A. Le délai d’un mois de l’article 902 du code de procédure civile

L’économie de l’article 902 impose, en l’absence de constitution de l’intimé, la signification de la déclaration d’appel dans le mois de l’invitation du greffe, à peine de caducité. La mention calendaire relevée dans la décision révèle une erreur matérielle dépourvue d’incidence, la séquence procédurale montrant une invitation en 2021 et non en 2001. L’appelante ne justifie pas d’une signification accomplie dans ce délai, ni d’une cause d’empêchement légalement opérante.

La cour rappelle utilement la rigueur du mécanisme, qui sanctionne la seule expiration du délai lorsque les diligences requises n’ont pas été réalisées. La phrase précitée (« Le délai d’un mois prévu par l’article 902… étant expiré… ») marque la bascule automatique vers l’extinction de l’instance d’appel, faute de notification régulière, alors même que des démarches ont été initiées hors du cadre procédural adéquat.

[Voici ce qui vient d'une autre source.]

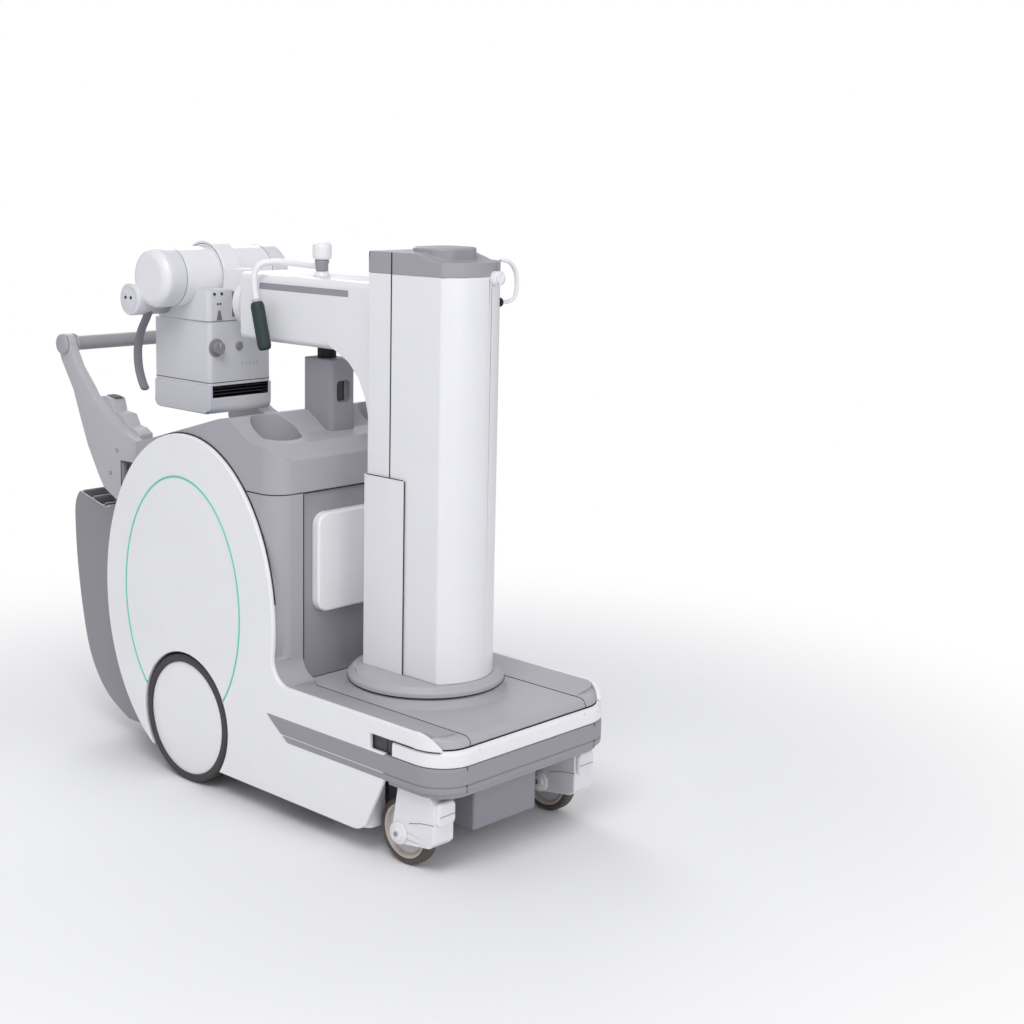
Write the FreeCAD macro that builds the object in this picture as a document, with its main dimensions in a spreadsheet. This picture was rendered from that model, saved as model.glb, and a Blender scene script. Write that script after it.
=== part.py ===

B. La mise en œuvre de l’article 687-1 et le relais de l’article 659 en cas de domicile inconnu

La décision constate que « Il ne résulte pas des pièces produites que les prescriptions de l’article 687-1 du code de procédure civile aient alors été mises en œuvre ». Elle cite le texte, qui commande la bascule vers la signification selon l’article 659 lorsque le destinataire n’habite pas à l’adresse indiquée et n’a plus ni domicile ni résidence connus: « s’il ressort des éléments transmis par l’autorité requise ou les services postaux que le destinataire n’habite pas à l’adresse indiquée et que celui-ci n’a plus ni domicile ni résidence connus, le commissaire de justice relate dans l’acte les indications ainsi fournies et procède à la signification comme il est dit aux alinéas 2 à 4 de l’article 659 du code de procédure civile ».

L’appelante soutenait que les diligences étrangères s’apparentaient à la procédure de l’article 659. La cour écarte cette assimilation, faute d’un acte relatant les investigations et opérant formellement la signification subsidiaire. L’exigence tient au caractère formaliste de la notification internationale: sans procès-verbal conforme à 687-1 et relais 659, la signification n’existe pas et ne suspend pas le couperet du mois de l’article 902.

II. Pouvoirs de la juridiction d’appel et portée de la solution

A. La compatibilité avec l’article 914 du code de procédure civile et la jurisprudence de la deuxième chambre civile

L’exclusivité du conseiller de la mise en état pour certaines caducités ne fait pas obstacle au relevé d’office par la juridiction d’appel dans l’hypothèse présente. La cour se fonde sur la jurisprudence selon laquelle « si aux termes de l’article 914 du code de procédure civile, le conseiller de la mise en état a une compétence exclusive pour prononcer la caducité de la déclaration d’appel encourue en application des articles 908 et 911 du même code, et si les parties ne sont plus recevables à l’invoquer après le dessaisissement de ce magistrat, à moins que sa cause ne survienne ou ne soit révélée postérieurement, cette restriction ne fait pas obstacle à ce que la cour d’appel relève relève d’office la caducité » (Civ. 2, 11 mai 2017, n° 16-14.868).

Le rappel de ce principe éclaire l’office de la formation de jugement en fin d’instance. L’invitation d’une note en délibéré sur la caducité assure, par ailleurs, le respect du contradictoire, tandis que la nature d’ordre public de la sanction justifie son élévation au stade du délibéré.

B. Appréciation critique et enseignements pratiques

La solution concilie célérité et effectivité de la notification internationale en imposant le relais procédural de l’article 687-1, puis de l’article 659. Elle évite la paralysie des voies de recours par des diligences étrangères incertaines, tout en ménageant une voie de signification subsidiaire garantissant la sécurité juridique minimale.

Son exigence formelle peut paraître sévère pour l’appelant diligent lorsque la localisation de l’intimé s’avère impossible à l’étranger. Elle incite cependant à encadrer strictement les recherches, à dresser un acte circonstancié, et, au besoin, à solliciter en temps utile les mesures propres à prévenir la caducité. La portée pratique est nette: en matière de notification internationale de la déclaration d’appel, l’articulation 902/687-1/659 constitue un triptyque indissociable, dont la méconnaissance entraîne l’extinction irrémédiable de l’instance.